BUFFALO, N.Y. — It was a moment that Justice Shirley Troutman will never forget. She sat on the bench and looked into the audience and saw her family, including her mother.
Troutman is the second black female ever and the first woman from Western New York to join the court.
She started the job in February. She is ready for the task of looking at the facts and the constitution.
"Our laws work best when we have diverse views. we should not ever have all the people sitting there with the same perspective. It is when the perspectives are diverse geographically, gender, etc. that we have an open dialogue and I too believe in the end a just result."
Governor Kathy Hochul was proud to be in attendance for the ceremony of her first appointment to the state's highest court.

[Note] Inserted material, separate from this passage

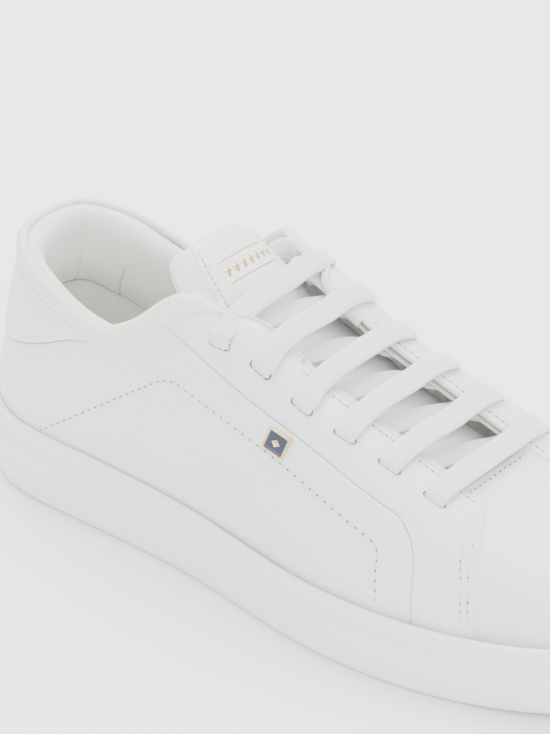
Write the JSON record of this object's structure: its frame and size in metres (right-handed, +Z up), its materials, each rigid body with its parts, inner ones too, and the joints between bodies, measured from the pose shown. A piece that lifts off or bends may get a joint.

She lauded her career, calling it "a remarkable career in the Assistant District Attorney's office, Assistant U.S. Attorney's Office, Trial Court Judge, Acting Supreme Court Justice, and elected to the Supreme Court in 2009. And she is steeled in the knowledge of people who've been oppressed, knowing that her own parents had escaped a very segregated south, came up from Georgia, so their own children could have an opportunity for a better education. And truly, because of your accomplishments and what your parents brought to your family. This opportunity to live a very different life in a place like New York. You are now a model," Hochul said.
Hon. Troutman was proud to say she is a graduate of Bennett High School in Buffalo.